Political education has been pushed aside for outrage. Careful analysis has given way to raw emotional reaction. Theory has been swapped for 'vibes.' The result? A political culture where the loudest voice often gets mistaken for the most informed one. This anti-intellectual shift isn't accidental. It serves a very specific purpose. When people truly understand systems, they start questioning those systems. But when they stop questioning systems, they start blaming victims. There's a clear reason why Afrophobia thrives wherever political education collapses. Someone with a scientific mindset, for instance, would ask: Why do we have such massive unemployment in South Africa? Why does poverty persist despite democratic rule? Why is wealth still so concentrated? Why is economic power still so detached from political power? These kinds of questions naturally lead us into discussions about colonialism, apartheid, capitalism, how classes formed, and global economic structures.

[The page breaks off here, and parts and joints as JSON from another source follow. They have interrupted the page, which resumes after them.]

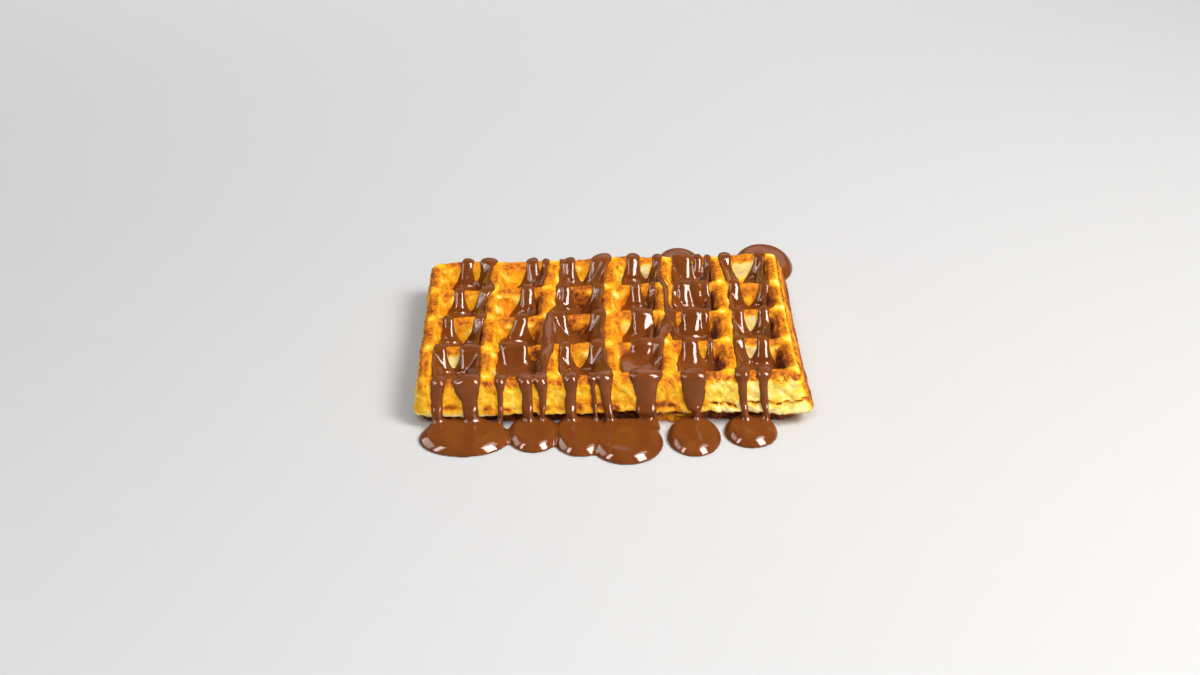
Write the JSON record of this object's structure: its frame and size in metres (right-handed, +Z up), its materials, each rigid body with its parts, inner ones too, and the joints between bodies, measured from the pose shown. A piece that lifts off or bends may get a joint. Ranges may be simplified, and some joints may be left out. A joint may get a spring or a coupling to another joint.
{
  "type": "chocolate hazelnut waffle",
  "caption": "Rectangular baked waffle with a grid of square pockets, chocolate sauce poured over it from back to front and pooled round its foot.",
  "frame": {"origin": "on the ground under the middle of the waffle's grid of pockets, where the two middle ridges of the underside cross", "axes": "+Z up, -Y towards the front edge that the sauce runs over, +X towards the waffle's right end"},
  "size_m": [0.1762, 0.185, 0.0258],
  "materials": {
    "waffle_crust": "golden baked batter crust, browned along its edges",
    "chocolate_sauce": "wet glossy chocolate hazelnut sauce"
  },
  "bodies": {
    "root": {"waffle": "waffle_crust", "puddle_front_left": "chocolate_sauce", "puddle_front_middle": "chocolate_sauce", "puddle_front_right": "chocolate_sauce", "puddle_back": "chocolate_sauce", "puddle_back_corner": "chocolate_sauce"}
  },
  "joints": []
}
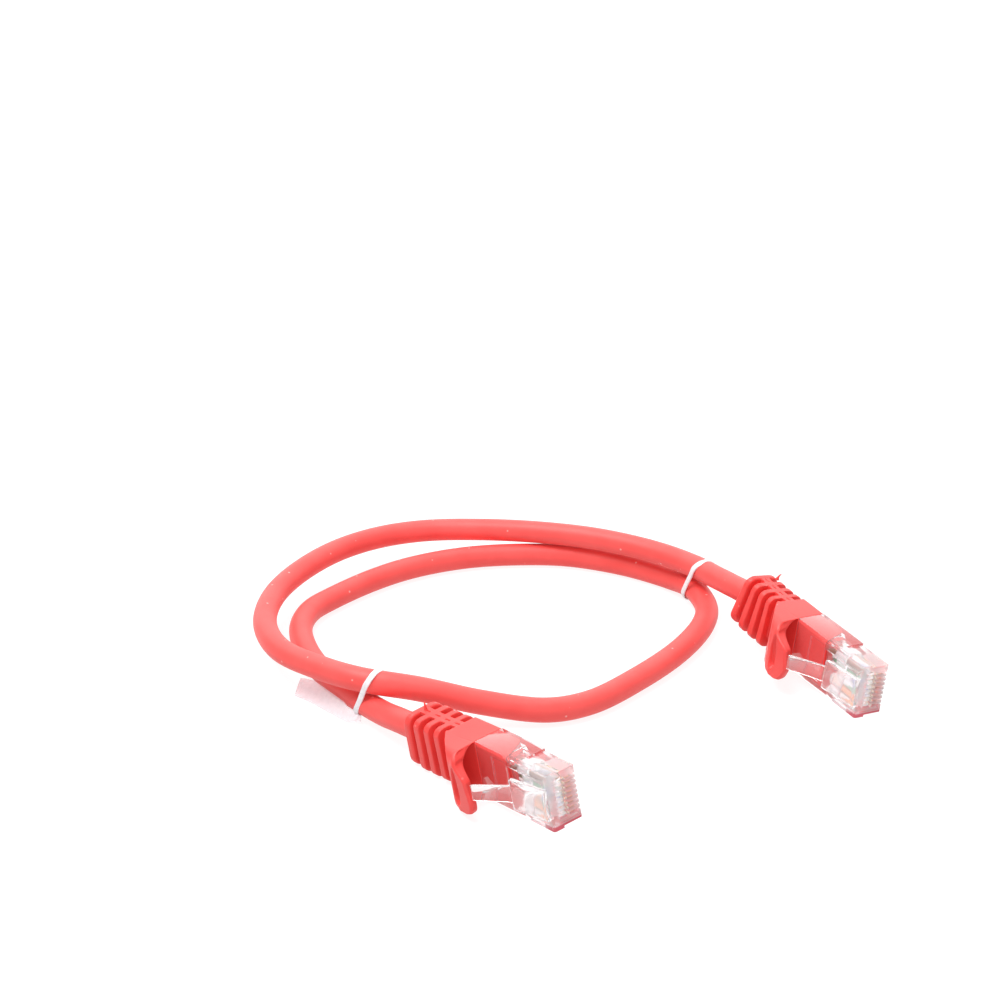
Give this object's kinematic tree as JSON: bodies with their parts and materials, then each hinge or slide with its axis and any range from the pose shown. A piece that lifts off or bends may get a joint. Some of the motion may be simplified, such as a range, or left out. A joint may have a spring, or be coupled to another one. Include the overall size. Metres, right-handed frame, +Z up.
{
  "type": "ethernet patch cable",
  "caption": "Coiled red round network patch lead held by two ties, with a clear modular plug, ribbed boot, latch and snag guard at each end.",
  "frame": {"origin": "bottom centre of the whole coiled lead's bounding box", "axes": "+Z up from the table; -Y towards the viewer, +X to the viewer's right; the coil lies flat"},
  "size_m": [0.1312, 0.1288, 0.0168],
  "materials": {
    "red_pvc": "soft semi-matt PVC",
    "clear_polycarbonate": "clear, polished",
    "gold_contact": "gold-plated, polished",
    "white_tie": "satin white",
    "tie_film": "thin translucent film",
    "wire_white_orange": "satin insulation",
    "wire_orange": "satin insulation",
    "wire_white_green": "satin insulation",
    "wire_blue": "satin insulation",
    "wire_white_blue": "satin insulation",
    "wire_green": "satin insulation",
    "wire_white_brown": "satin insulation",
    "wire_brown": "satin insulation"
  },
  "bodies": {
    "coil": {"coil_jacket": "red_pvc", "pair_orange": "wire_orange", "pair_green": "wire_green", "pair_blue": "wire_blue", "pair_brown": "wire_brown", "tie_1": "white_tie", "tie_2": "white_tie"},
    "film_end": {"tie_1_film_end": "tie_film"},
    "plug_a": {"tail_jacket_a": "red_pvc", "wire_a_white_orange": "wire_white_orange", "wire_a_orange": "wire_orange", "wire_a_white_green": "wire_white_green", "wire_a_blue": "wire_blue", "wire_a_white_blue": "wire_white_blue", "wire_a_green": "wire_green", "wire_a_white_brown": "wire_white_brown", "wire_a_brown": "wire_brown", "contact_a1": "gold_contact", "contact_a2": "gold_contact", "contact_a3": "gold_contact", "contact_a4": "gold_contact", "contact_a5": "gold_contact", "contact_a6": "gold_contact", "contact_a7": "gold_contact", "contact_a8": "gold_contact", "boot_a": "red_pvc", "plug_housing_a": "clear_polycarbonate", "load_bar_a": "clear_polycarbonate"},
    "latch_a": {"latch_a": "clear_polycarbonate"},
    "guard_a": {"snag_guard_a": "red_pvc"},
    "plug_b": {"tail_jacket_b": "red_pvc", "wire_b_white_orange": "wire_white_orange", "wire_b_orange": "wire_orange", "wire_b_white_green": "wire_white_green", "wire_b_blue": "wire_blue", "wire_b_white_blue": "wire_white_blue", "wire_b_green": "wire_green", "wire_b_white_brown": "wire_white_brown", "wire_b_brown": "wire_brown", "contact_b1": "gold_contact", "contact_b2": "gold_contact", "contact_b3": "gold_contact", "contact_b4": "gold_contact", "contact_b5": "gold_contact", "contact_b6": "gold_contact", "contact_b7": "gold_contact", "contact_b8": "gold_contact", "boot_b": "red_pvc", "plug_housing_b": "clear_polycarbonate", "load_bar_b": "clear_polycarbonate"},
    "latch_b": {"latch_b": "clear_polycarbonate"},
    "guard_b": {"snag_guard_b": "red_pvc"}
  },
  "joints": [
    {"name": "swing_a", "type": "hinge", "parent": "coil", "child": "plug_a", "pos_m": [-0.03253, -0.02387, 0.00522], "axis": [0, 0, 1], "range_deg": [-20, 20]},
    {"name": "guard_flex_a", "type": "hinge", "parent": "plug_a", "child": "guard_a", "pos_m": [-0.02117, -0.04188, 0.0065], "axis": [-0.166, 0.0574, 0.9845], "range_deg": [0, 12]},
    {"name": "latch_flex_a", "type": "hinge", "parent": "plug_a", "child": "latch_a", "pos_m": [-0.0048, -0.06329, 0.01024], "axis": [0.166, -0.0574, -0.9845], "range_deg": [0, 8.5]},
    {"name": "swing_b", "type": "hinge", "parent": "coil", "child": "plug_b", "pos_m": [0.03507, 0.03163, 0.00962], "axis": [0, 0, 1], "range_deg": [-15, 20]},
    {"name": "guard_flex_b", "type": "hinge", "parent": "plug_b", "child": "guard_b", "pos_m": [0.04514, 0.00691, 0.00936], "axis": [0.1061, -0.0012, 0.9944], "range_deg": [0, 12]},
    {"name": "latch_flex_b", "type": "hinge", "parent": "plug_b", "child": "latch_b", "pos_m": [0.05824, -0.01688, 0.00779], "axis": [-0.1061, 0.0012, -0.9944], "range_deg": [0, 8.5]},
    {"name": "film_swing", "type": "hinge", "parent": "coil", "child": "film_end", "pos_m": [-0.04323, -0.01557, 0.00162], "axis": [0, 0, 1], "range_deg": [0, 20]}
  ],
  "couplings": [
    {"joint": "latch_flex_a", "follows": "guard_flex_a", "ratio": 0.7},
    {"joint": "latch_flex_b", "follows": "guard_flex_b", "ratio": 0.7}
  ]
}
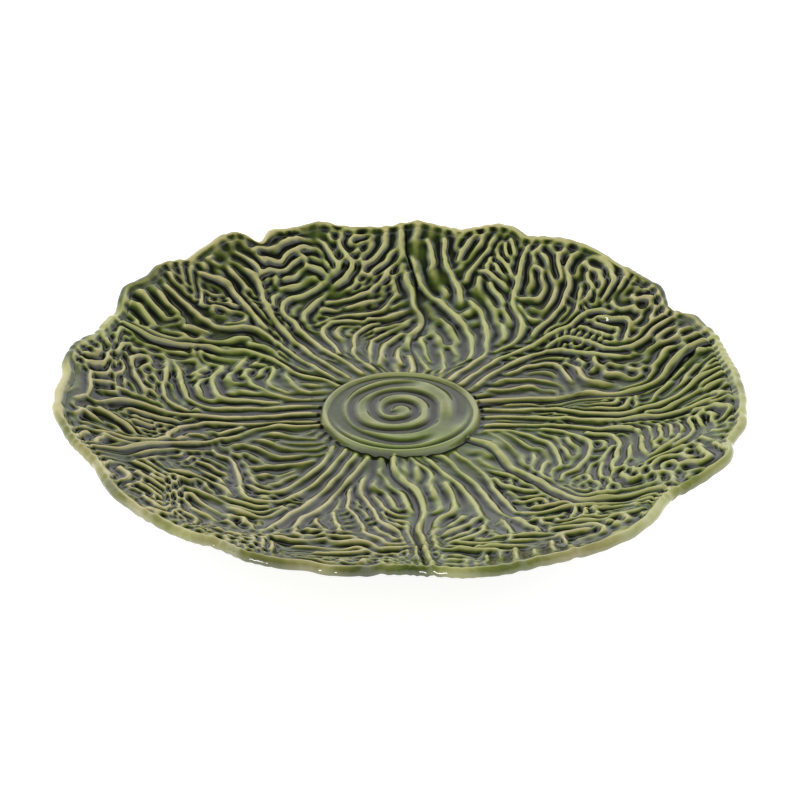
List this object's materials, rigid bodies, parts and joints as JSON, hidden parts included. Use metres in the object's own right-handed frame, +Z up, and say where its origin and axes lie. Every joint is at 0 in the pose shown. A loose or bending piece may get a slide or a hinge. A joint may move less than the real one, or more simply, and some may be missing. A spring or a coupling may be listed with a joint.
{
  "type": "leaf plate",
  "caption": "Round glazed earthenware plate shaped as overlapping cabbage leaves, with raised ribs, a scalloped rolled rim, a coiled stem disc and a foot ring.",
  "frame": {"origin": "centre of the plate's box, on the table under the foot ring", "axes": "+Z up out of the well; +X along the first leaf's axis, which is the right-hand side of the picture; -Y towards the picture's camera"},
  "size_m": [0.2781, 0.2832, 0.0319],
  "materials": {
    "leaf_glaze": "thick translucent leaf green glaze, high gloss, pale on the crests and dark in the hollows",
    "stem_glaze": "the same green glaze, thinner and paler on the coiled stem end",
    "bare_clay": "bare fired buff clay on the standing face, matt"
  },
  "bodies": {
    "root": {"dish": "leaf_glaze", "foot_ring": "bare_clay", "stem_disc": "stem_glaze", "stem_coil": "stem_glaze", "leaf_1_ribs": "leaf_glaze", "leaf_2_ribs": "leaf_glaze", "leaf_3_ribs": "leaf_glaze", "leaf_4_ribs": "leaf_glaze", "leaf_5_ribs": "leaf_glaze", "leaf_6_ribs": "leaf_glaze"}
  },
  "joints": []
}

But the Afrophobe asks something completely different: "How many foreigners need to leave before my life gets better?" One question digs into systems. The other just looks for scapegoats. One leads to political understanding. The other fuels mob politics. The casual dismissal of ideology, this anti-intellectual stance, creates perfect conditions for Afrophobia. It discourages any real structural analysis. When people stop asking why poverty exists, they very quickly start asking who they can blame for it. The easiest target is always someone who seems poorer, weaker, or more vulnerable than themselves.


So, suddenly, the unemployed South African is pointing fingers at the unemployed Zimbabwean. The struggling worker turns on the struggling migrant. The township entrepreneur blames the street trader. All the while, the actual structures generating poverty remain completely untouched. Capitalists celebrate. The poor end up fighting amongst themselves. This is exactly where Haniism-Bikoism comes into the conversation. What you could call Scientific Socialism with Afrocentric Characteristics starts from a simple, clear observation: You can't fully grasp contemporary South Africa with just class analysis or just Black Consciousness on their own.


Steve Biko was spot on when he said the oppressor's most powerful weapon is the mind of the oppressed. Chris Hani understood that political liberation without real economic transformation would just recreate inequality under a new flag. So, a Haniist-Bikoist approach says we need both. Black Consciousness alone, without actual economic change, can easily become just symbolism, without any real power. And economic transformation without consciousness? That just means new managers, but the same old domination. The struggle, then, is simultaneously psychological, political, cultural, and economic. Freeing the African mind and freeing the African worker are two sides of the same coin.


This Scientific Socialism, with its Afrocentric lens, rejects three dominant trends we see in South African politics today. First, it says no to neoliberalism. The market simply can not solve the very problems that market domination created. Second, it rejects narrow racial chauvinism. An African revolutionary can't talk about African unity on Monday and then hunt fellow Africans on Tuesday. Third, it rejects anti-intellectual populism. The people deserve genuine political education, not manipulation.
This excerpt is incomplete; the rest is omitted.